Given information
***

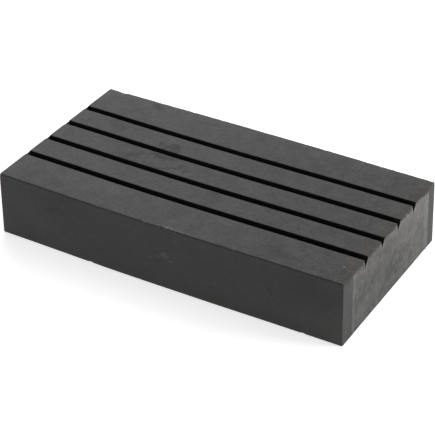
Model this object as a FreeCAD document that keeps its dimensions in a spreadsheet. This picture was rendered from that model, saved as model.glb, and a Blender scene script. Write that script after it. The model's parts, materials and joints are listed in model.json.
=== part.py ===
"""Rubber levelling block: one solid moulding with straight grip grooves along its tread.

The block lies on its plain underside.  X runs along the grooves, Y across them and Z up.  The origin is
the centre of the underside.  The section is moulded in one piece and cut square at both ends, so the
whole body is a straight extrusion: there is no core, insert, cover or fastener in it.
"""
import FreeCAD, Part
import math
import os

import Sketcher

PARTS_FOLDER = "parts"
SHEET_NAME = "sizes"

# Sketcher's own numbers for a sketch's two axes and for the ends of a curve.
HORIZONTAL_AXIS, VERTICAL_AXIS = -1, -2
START, END = 1, 2

# How closely the pattern's grooves must add up to whole ones, as a share of one groove's volume.
VOLUME_TOLERANCE = 1e-3

# The driving dimensions, in millimetres apart from the count and the draft: alias, value, what it is.
DRIVING_SIZES = [
    ("block_length", 300.0, "length, from sawn end to sawn end"),
    ("block_width", 160.0, "width across the grooves"),
    ("block_height", 55.0, "height that the block raises a wheel or a jack foot"),
    ("edge_radius", 1.0, "round along the four long moulded edges"),
    ("groove_count", 4, "number of grip grooves in the tread"),
    ("groove_pitch", 28.0, "spacing from groove to groove"),
    ("groove_mouth", 6.0, "width of a groove at the tread"),
    ("groove_depth", 9.0, "depth of a groove below the tread"),
    ("groove_draft", 4.0, "lean of each groove wall from the vertical, in degrees"),
    ("groove_corner", 1.2, "round in each corner of a groove's floor"),
]


def make_sheet(doc):
    """Writes the driving dimensions to a spreadsheet, one aliased cell each."""
    sheet = doc.addObject("Spreadsheet::Sheet", SHEET_NAME)
    for row, (alias, value, meaning) in enumerate(DRIVING_SIZES, start=1):
        sheet.set(f"A{row}", meaning)
        sheet.set(f"B{row}", str(value))
        sheet.setAlias(f"B{row}", alias)
    doc.recompute()
    return sheet


def bind(feature, **formulas):
    """Drives properties of a feature from the spreadsheet; a word in a formula is an alias there."""
    for name, formula in formulas.items():
        feature.setExpression(name, formula)


def section_sketch(body, name):
    """An empty sketch on the body's YZ plane: its horizontal axis is Y and its vertical axis is Z."""
    plane = next(f for f in body.Origin.OriginFeatures if f.Role == "YZ_Plane")
    sketch = body.newObject("Sketcher::SketchObject", name)
    sketch.AttachmentSupport = [(plane, "")]
    sketch.MapMode = "FlatFace"
    return sketch


def drive(sketch, name, constraint, formula):
    """Adds a named dimension to a sketch and drives it from the spreadsheet."""
    index = sketch.addConstraint(constraint)
    sketch.renameConstraint(index, name)
    sketch.setExpression(f"Constraints.{name}", formula)


def join_smoothly(sketch, pairs):
    """Runs the end of the first curve of each pair into the start of the second, tangent to it."""
    for this, following in pairs:
        sketch.addConstraint(Sketcher.Constraint("Tangent", this, END, following, START))


def arc(centre, radius, start_angle, end_angle):
    """An arc about a centre in the sketch plane, anticlockwise between two angles in radians."""
    circle = Part.Circle(centre, FreeCAD.Vector(0, 0, 1), radius)
    return Part.ArcOfCircle(circle, start_angle, end_angle)


def block_outline(sheet):
    """The section's curves in order from the base: the sides of a rectangle, each with the arc after it."""
    half, top, radius = sheet.block_width / 2, sheet.block_height, sheet.edge_radius
    # The centre of the round after the base, then after the right side, the top and the left side.
    centres = [
        FreeCAD.Vector(half - radius, radius, 0),
        FreeCAD.Vector(half - radius, top - radius, 0),
        FreeCAD.Vector(radius - half, top - radius, 0),
        FreeCAD.Vector(radius - half, radius, 0),
    ]
    curves = []
    for corner, centre in enumerate(centres):
        angle = (corner - 1) * math.pi / 2
        outward = FreeCAD.Vector(math.cos(angle), math.sin(angle), 0) * radius
        side = Part.LineSegment(centres[corner - 1] + outward, centre + outward)
        curves += [side, arc(centre, radius, angle, angle + math.pi / 2)]
    return curves


def block_section(body, sheet):
    """The outer section, standing on the horizontal axis and centred on the vertical one."""
    sketch = section_sketch(body, "block_section")
    curves = [sketch.addGeometry(curve) for curve in block_outline(sheet)]
    base, right, upper, left = curves[0::2]
    rounds = curves[1::2]
    join_smoothly(sketch, zip(curves, curves[1:] + curves[:1]))
    sketch.addConstraint(Sketcher.Constraint("Horizontal", upper))
    for side in (right, left):
        sketch.addConstraint(Sketcher.Constraint("Vertical", side))
    for other in rounds[1:]:
        sketch.addConstraint(Sketcher.Constraint("Equal", rounds[0], other))
    sketch.addConstraint(Sketcher.Constraint("PointOnObject", base, START, HORIZONTAL_AXIS))
    sketch.addConstraint(Sketcher.Constraint("Symmetric", base, START, base, END, VERTICAL_AXIS))
    width = Sketcher.Constraint("DistanceX", left, START, right, START, sheet.block_width)
    drive(sketch, "width", width, f"{SHEET_NAME}.block_width")
    height = Sketcher.Constraint("DistanceY", base, START, upper, START, sheet.block_height)
    drive(sketch, "height", height, f"{SHEET_NAME}.block_height")
    radius = Sketcher.Constraint("Radius", rounds[0], sheet.edge_radius)
    drive(sketch, "edge_radius", radius, f"{SHEET_NAME}.edge_radius")
    return sketch


def groove_outline(sheet):
    """The first groove's curves in order: down one wall, over the round floor, up the other, and closed.

    The walls lean in from the mouth to the floor, and an arc tangent to both joins a wall to the floor.
    """
    middle = -sheet.groove_pitch * (sheet.groove_count - 1) / 2
    mouth = sheet.groove_mouth / 2
    top, bottom = sheet.block_height, sheet.block_height - sheet.groove_depth
    radius = sheet.groove_corner
    draft = math.radians(sheet.groove_draft)
    # The arc leaves the floor this far before the corner where the wall and the floor would meet.
    corner = mouth - sheet.groove_depth * math.tan(draft)
    setback = radius * math.tan(math.pi / 4 - draft / 2)
    wall_y = corner + setback * math.sin(draft)
    wall_z = bottom + setback * math.cos(draft)
    floor_y = corner - setback

    def at(y, z):
        return FreeCAD.Vector(middle + y, z, 0)

    quarter = math.pi / 2
    return [
        Part.LineSegment(at(-mouth, top), at(-wall_y, wall_z)),
        arc(at(-floor_y, bottom + radius), radius, 2 * quarter + draft, 3 * quarter),
        Part.LineSegment(at(-floor_y, bottom), at(floor_y, bottom)),
        arc(at(floor_y, bottom + radius), radius, -quarter, -draft),
        Part.LineSegment(at(wall_y, wall_z), at(mouth, top)),
        Part.LineSegment(at(mouth, top), at(-mouth, top)),
    ]


def groove_section(body, sheet):
    """The first groove's cross-section, a tapered slot with a round-cornered floor."""
    sketch = section_sketch(body, "groove_section")
    curves = [sketch.addGeometry(curve) for curve in groove_outline(sheet)]
    left_wall, left_arc, floor, right_arc, right_wall, mouth = curves
    join_smoothly(sketch, zip(curves[:4], curves[1:5]))
    for this, following in ((right_wall, mouth), (mouth, left_wall)):
        sketch.addConstraint(Sketcher.Constraint("Coincident", this, END, following, START))
    sketch.addConstraint(Sketcher.Constraint("Horizontal", floor))
    sketch.addConstraint(Sketcher.Constraint("Horizontal", mouth))
    sketch.addConstraint(Sketcher.Constraint("Equal", left_arc, right_arc))
    sketch.addConstraint(Sketcher.Constraint("Equal", left_wall, right_wall))
    dimension_groove(sketch, curves, sheet)
    return sketch


def dimension_groove(sketch, curves, sheet):
    """Drives the groove's place, mouth, depth, draft and corner round from the spreadsheet."""
    left_wall, left_arc, floor, _, _, mouth = curves
    outer = sheet.groove_pitch * (sheet.groove_count - 1) / 2 + sheet.groove_mouth / 2
    reach = Sketcher.Constraint("DistanceX", left_wall, START, VERTICAL_AXIS, START, outer)
    first = f"{SHEET_NAME}.groove_pitch * ({SHEET_NAME}.groove_count - 1) / 2"
    drive(sketch, "reach", reach, f"{first} + {SHEET_NAME}.groove_mouth / 2")
    width = Sketcher.Constraint("DistanceX", mouth, END, mouth, START, sheet.groove_mouth)
    drive(sketch, "mouth", width, f"{SHEET_NAME}.groove_mouth")
    level = Sketcher.Constraint("DistanceY", HORIZONTAL_AXIS, START, mouth, START, sheet.block_height)
    drive(sketch, "level", level, f"{SHEET_NAME}.block_height")
    depth = Sketcher.Constraint("DistanceY", floor, START, mouth, END, sheet.groove_depth)
    drive(sketch, "depth", depth, f"{SHEET_NAME}.groove_depth")
    downward = math.radians(sheet.groove_draft - 90)
    draft = Sketcher.Constraint("Angle", left_wall, downward)
    drive(sketch, "draft", draft, f"{SHEET_NAME}.groove_draft * 1 deg - 90 deg")
    corner = Sketcher.Constraint("Radius", left_arc, sheet.groove_corner)
    drive(sketch, "corner", corner, f"{SHEET_NAME}.groove_corner")


def removed(before, feature):
    """The volume that a cutting feature took away; raises if it took none."""
    taken = before.Shape.Volume - feature.Shape.Volume
    if taken <= 0:
        raise RuntimeError(f"{feature.Label} removes nothing")
    return taken


def rubber_block(doc, sheet):
    """The whole block: an extruded section with a row of grooves cut through the length of its tread."""
    body = doc.addObject("PartDesign::Body", "rubber_block")
    body.Label = "rubber_block"

    slab = body.newObject("PartDesign::Pad", "slab")
    slab.Profile = block_section(body, sheet)
    slab.SideType = "Symmetric"
    bind(slab, Length=f"{SHEET_NAME}.block_length")
    doc.recompute()

    section = groove_section(body, sheet)
    groove = body.newObject("PartDesign::Pocket", "first_groove")
    groove.Profile = section
    groove.SideType = "Symmetric"
    groove.Type = "ThroughAll"
    doc.recompute()
    one_groove = removed(slab, groove)

    grooves = body.newObject("PartDesign::LinearPattern", "grooves")
    grooves.Originals = [groove]
    grooves.Direction = (section, ["H_Axis"])
    grooves.Mode = "Spacing"
    bind(grooves, Offset=f"{SHEET_NAME}.groove_pitch", Occurrences=f"{SHEET_NAME}.groove_count")
    body.Tip = grooves
    doc.recompute()
    if abs(removed(slab, grooves) - sheet.groove_count * one_groove) > VOLUME_TOLERANCE * one_groove:
        raise RuntimeError("the pattern doesn't repeat the whole groove")
    return body


def check_document(doc, bodies):
    """Raises if any object failed to recompute, or if a body isn't one valid closed solid."""
    for item in doc.Objects:
        if "Invalid" in item.State or "Error" in item.State:
            raise RuntimeError(f"{item.Label} failed: {item.State}")
    for body in bodies:
        shape = body.Shape
        if shape.isNull() or not shape.isValid() or len(shape.Solids) != 1:
            raise RuntimeError(f"{body.Label} isn't one valid solid")


def export_parts(bodies):
    """Writes each body's shape to its own STEP file, named by the body's label."""
    os.makedirs(PARTS_FOLDER, exist_ok=True)
    for body in bodies:
        body.Shape.exportStep(os.path.join(PARTS_FOLDER, f"{body.Label}.step"))
        box = body.Shape.BoundBox
        size = f"{box.XLength:.2f} x {box.YLength:.2f} x {box.ZLength:.2f} mm"
        print(f"{body.Label}: {size}, {body.Shape.Volume / 1000:.1f} cm3")


def main():
    doc = FreeCAD.newDocument("levelling_block")
    sheet = make_sheet(doc)
    bodies = [rubber_block(doc, sheet)]
    doc.recompute()
    check_document(doc, bodies)
    export_parts(bodies)


main()
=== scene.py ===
import json
import math

import bpy
import numpy as np
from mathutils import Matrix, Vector, noise
from mathutils.geometry import delaunay_2d_cdt


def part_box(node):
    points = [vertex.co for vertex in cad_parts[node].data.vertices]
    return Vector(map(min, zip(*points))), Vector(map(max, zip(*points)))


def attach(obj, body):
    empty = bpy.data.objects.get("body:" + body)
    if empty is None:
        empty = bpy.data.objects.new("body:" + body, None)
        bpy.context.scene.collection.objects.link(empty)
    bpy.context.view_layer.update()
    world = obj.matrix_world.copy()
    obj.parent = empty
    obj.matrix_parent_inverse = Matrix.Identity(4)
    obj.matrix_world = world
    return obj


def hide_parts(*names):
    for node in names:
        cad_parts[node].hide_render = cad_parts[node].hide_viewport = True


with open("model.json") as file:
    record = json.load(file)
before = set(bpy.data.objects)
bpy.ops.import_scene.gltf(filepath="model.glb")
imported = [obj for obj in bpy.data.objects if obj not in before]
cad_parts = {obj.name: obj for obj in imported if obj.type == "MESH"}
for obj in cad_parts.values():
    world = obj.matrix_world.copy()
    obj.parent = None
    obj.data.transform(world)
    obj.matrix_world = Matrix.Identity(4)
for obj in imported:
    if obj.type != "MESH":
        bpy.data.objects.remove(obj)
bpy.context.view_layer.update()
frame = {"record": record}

MM = 0.001
LOW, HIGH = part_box("rubber_block")
LENGTH, WIDTH, HEIGHT = HIGH - LOW
OPENINGS = [opening["box_m"] for opening in frame["record"]["physics"]["openings"]]
GROOVES = sorted((low[1] + high[1]) / 2 for low, high in OPENINGS)
GROOVE_PITCH = GROOVES[1] - GROOVES[0]

# The groove's own section, and the rounds of the moulded and the cut edges.
GROOVE_MOUTH = 6 * MM
GROOVE_DEPTH = 9 * MM
GROOVE_DRAFT = math.radians(4)
FLOOR_ROUND = 1.2 * MM
MOUTH_ROUND = 0.45 * MM
EDGE_ROUND = 1.0 * MM
CUT_ROUND = 0.45 * MM

# The rags of rubber that the saw left across the ends of the grooves. At +X a long one leans in from each
# groove's +Y wall and a short one from its -Y wall. They start FLAP_TOP below the tread and have their full
# reach FLAP_FULL below it. At -X they fill each groove but for a small share of its depth.
FLAP_REACH = 4.9 * MM
FLAP_SHORT = 0.7 * MM
FLAP_TOP = 0.3 * MM
FLAP_FULL = 7.6 * MM
FLAP_DIP = 0.06

# How far apart the mesh's points are: along and round the moulded skin, underneath, over the cut ends, and
# between a round and the first point beyond it.
SKIN_STEP = 1.6 * MM
UNDER_STEP = 2.6 * MM
END_STEP = 0.95 * MM
SUPPORT = 0.35 * MM

# On the cut ends, in steps: how far a point strays from its grid, and how far it keeps from the outline.
END_JITTER = 0.25
END_CLEARANCE = 0.55

# How many pieces the arc of a wide round and of a narrow one has.
WIDE_ROUND_STEPS = 5
NARROW_ROUND_STEPS = 3

# The part of each end that the saw has scuffed: from the front strip to the back strip.
SCUFF_FRONT = -65 * MM
SCUFF_BACK = 68.5 * MM

# How far below the tread that part starts: least just past a groove, more across the rib up to the next one,
# and a little more behind BACK_TEAR.
TORN_LEAST = 1.0 * MM
TORN_SLOPE = 2.2 * MM / GROOVE_PITCH
TORN_BACK = 0.6 * MM
BACK_TEAR = 46 * MM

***

Exercise description
Reproduce exactly the lines from the line with "zip(*points))), Vector(map(max, zip(*points)))" through the line with "obj.matrix_world = world", both end lines included, and only those lines.

Task response
    return Vector(map(min, zip(*points))), Vector(map(max, zip(*points)))


def attach(obj, body):
    empty = bpy.data.objects.get("body:" + body)
    if empty is None:
        empty = bpy.data.objects.new("body:" + body, None)
        bpy.context.scene.collection.objects.link(empty)
    bpy.context.view_layer.update()
    world = obj.matrix_world.copy()
    obj.parent = empty
    obj.matrix_parent_inverse = Matrix.Identity(4)
    obj.matrix_world = world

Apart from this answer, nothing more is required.